If the only thing standing between you and a hot meal is a hunk of frozen chicken, try one of these no-fail techniques.*
In a Bowl of Water
This quick-thaw method, preferred by the Real Simple test kitchen, is the gentlest technique and takes 15 to 30 minutes. Fill a large bowl with cold water (resist the temptation to use hot or you’ll encourage the growth of bacteria, as well as“cook” the outside of the meat). Place the meat in a resealable plastic bag and the bag in the water, fully submerging it. Let sit, changing the water with fresh cold water as it warms. Once the pieces are defrosted enough to be separated, pull them apart. (The rest of the thawing will go more quickly.) Continue until the meat is fully thawed.
In the Microwave
This method is fast, averaging 5 to 10 minutes, but requires attention.
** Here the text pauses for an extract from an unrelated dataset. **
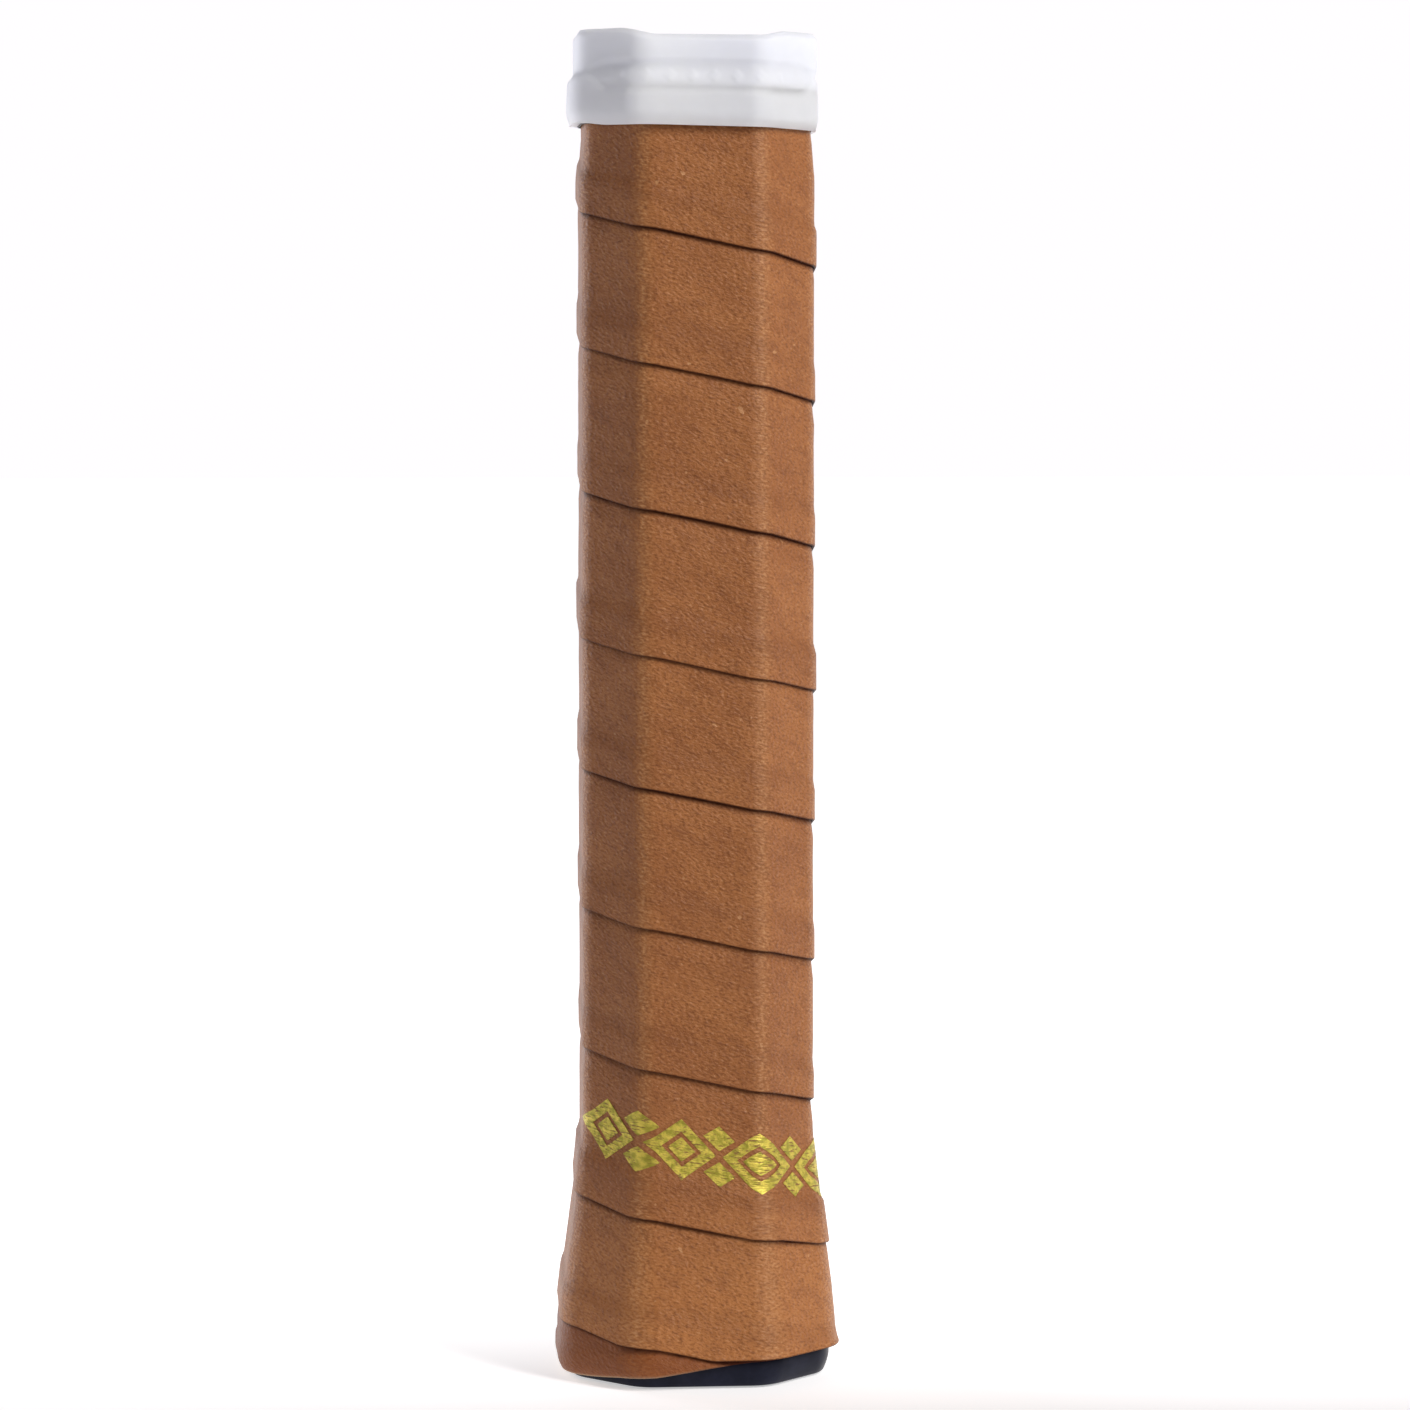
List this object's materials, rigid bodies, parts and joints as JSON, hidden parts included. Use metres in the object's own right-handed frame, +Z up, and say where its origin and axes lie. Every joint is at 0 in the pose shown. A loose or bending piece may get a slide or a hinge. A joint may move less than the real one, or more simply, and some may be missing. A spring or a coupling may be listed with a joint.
{
  "type": "tennis racket handle with wound grip",
  "caption": "Eight-sided racket handle wound in a helical leather strip, with a flared butt cap and trap door below and a slip-on rubber collar above.",
  "frame": {"origin": "centre of the foot, on the plane the butt cap stands on", "axes": "+Z up the handle towards the racket's frame, X across the handle in the string plane, -Y out of the stamped broad face"},
  "size_m": [0.0413, 0.0365, 0.197],
  "materials": {
    "grip_leather": "smooth-grained tan leather, satin",
    "collar_rubber": "matte white moulded rubber",
    "cap_plastic": "moulded, satin navy",
    "door_plastic": "moulded, satin navy",
    "badge_metal": "brushed disc, plain",
    "gold_foil": "hot-stamped foil, crazed",
    "carbon_fibre": "bare carbon laminate, satin",
    "core_foam": "fine closed-cell foam",
    "pallet_foam": "moulded hard foam with a skin",
    "adhesive_tape": "double-sided tape",
    "finishing_tape": "stretch vinyl tape",
    "staple_steel": "bright wire"
  },
  "bodies": {
    "handle": {"hairpin_leg_left": "carbon_fibre", "hairpin_leg_right": "carbon_fibre", "hairpin_core_left": "core_foam", "hairpin_core_right": "core_foam", "pallet_front": "pallet_foam", "pallet_back": "pallet_foam", "pallet_tape_front": "adhesive_tape", "pallet_tape_back": "adhesive_tape", "butt_cap": "cap_plastic", "butt_staples": "staple_steel", "start_tack": "staple_steel", "grip_adhesive": "adhesive_tape", "grip_strip": "grip_leather", "foil_stamp": "gold_foil", "finishing_tape": "finishing_tape"},
    "collar": {"collar": "collar_rubber"},
    "door": {"trap_door": "door_plastic", "door_badge": "badge_metal"}
  },
  "joints": [
    {"name": "collar_slide", "type": "slide", "parent": "handle", "child": "collar", "axis": [0, 0, 1], "range_m": [0, 0.03]},
    {"name": "door_pull", "type": "slide", "parent": "handle", "child": "door", "axis": [0, 0, -1], "range_m": [0, 0.012]}
  ]
}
Otherwise you’ll risk sliding into semicooked territory and your dinner will be tough and stringy. Consult the owner’s manual of your microwave to find the code for the type of meat you’re thawing and its weight. Check the progress of the food periodically and remove it as soon as it’s defrosted. For best results, position thinner portions of meat in the center of the microwave, where they’re less likely to overcook.
Note: To prevent the growth of bacteria, cook all meat immediately after thawing.
*Quick defrosting works best with small- to medium-size pieces of meat, such as chicken parts, steaks, and chops. Larger items should be thawed in the refrigerator over the course of a day or so.